Should I pick a rule-based or model-based tool?
It depends on what you value most. Choose rule-based for speed, determinism, and explainability in regulated work. Choose model-based for nuance and rewriting help. Many teams settle on a hybrid that uses rules for the core and a model for judgment.
How do I keep the tool from flattening our voice?
Pick a product that accepts a custom style guide and lets you suppress rules. Then treat early suggestions as proposals, not commands. Tune aggressively in the first month so writers see the tool reflecting your standards rather than overriding them.
Can these tools replace a human editor?
No. They reduce the mechanical burden so editors spend their attention on argument, structure, and judgment. The best results come from pairing automated catching with human review rather than substituting one for the other.
How long should an evaluation take?
A focused parallel trial of two or three finalists takes one to two weeks if you prepare the corpus and criteria first. Most of the effort is upfront definition; the trial itself is fast once everyone reviews the same documents.
What is the most overlooked selection criterion?
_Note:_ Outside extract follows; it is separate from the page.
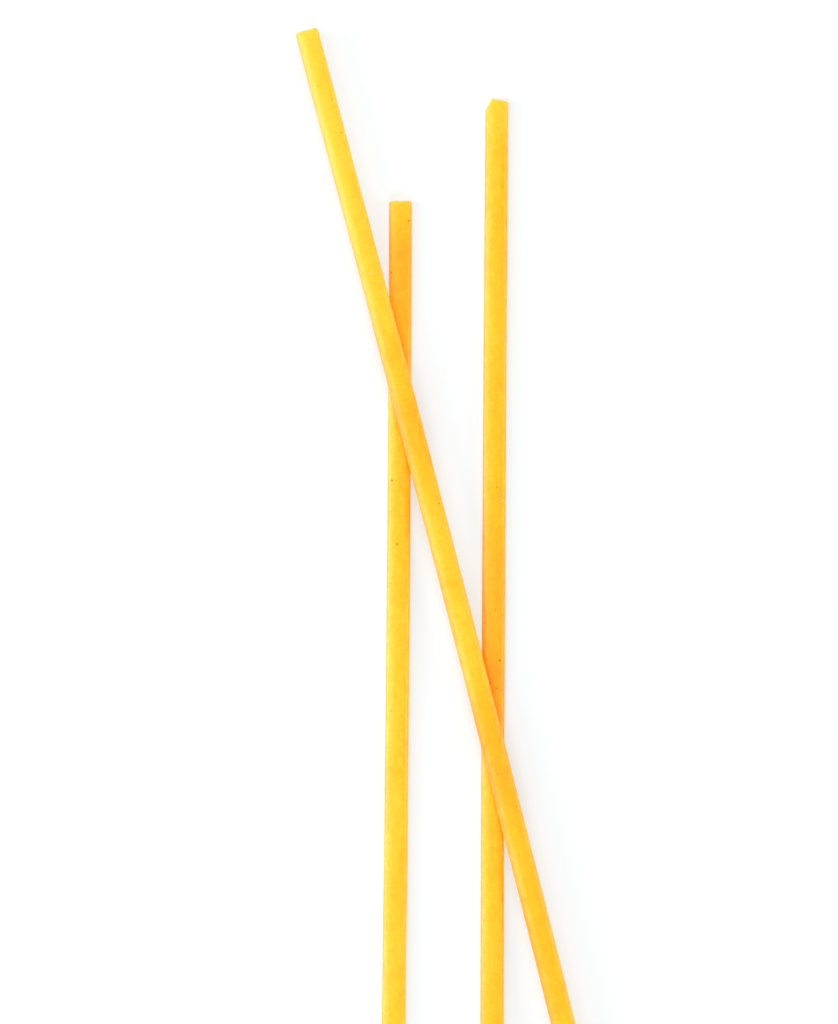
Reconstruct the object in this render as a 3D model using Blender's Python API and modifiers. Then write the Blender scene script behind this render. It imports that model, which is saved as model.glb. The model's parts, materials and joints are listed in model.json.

Integration surface. A more capable tool that lives outside your daily workflow gets used less than a slightly weaker one embedded where people already write. Adoption beats raw capability over the long run.
Key Takeaways
- "Grammar and style checker" spans four jobs: mechanics, contextual grammar, style, and substance. Decide which matters most before shortlisting.
- Rule-based engines are fast and deterministic; model-based engines are nuanced but unpredictable. Hybrids split the difference.
- Evaluate candidates on your own corpus with predefined accept criteria, not on vendor demos.
- Every choice trades coverage against noise, speed against depth, and consistency against freshness.
- Integration and customization predict adoption more reliably than raw capability does.
- License price is the smallest part of total cost; account for training, false-positive drag, and quality gains.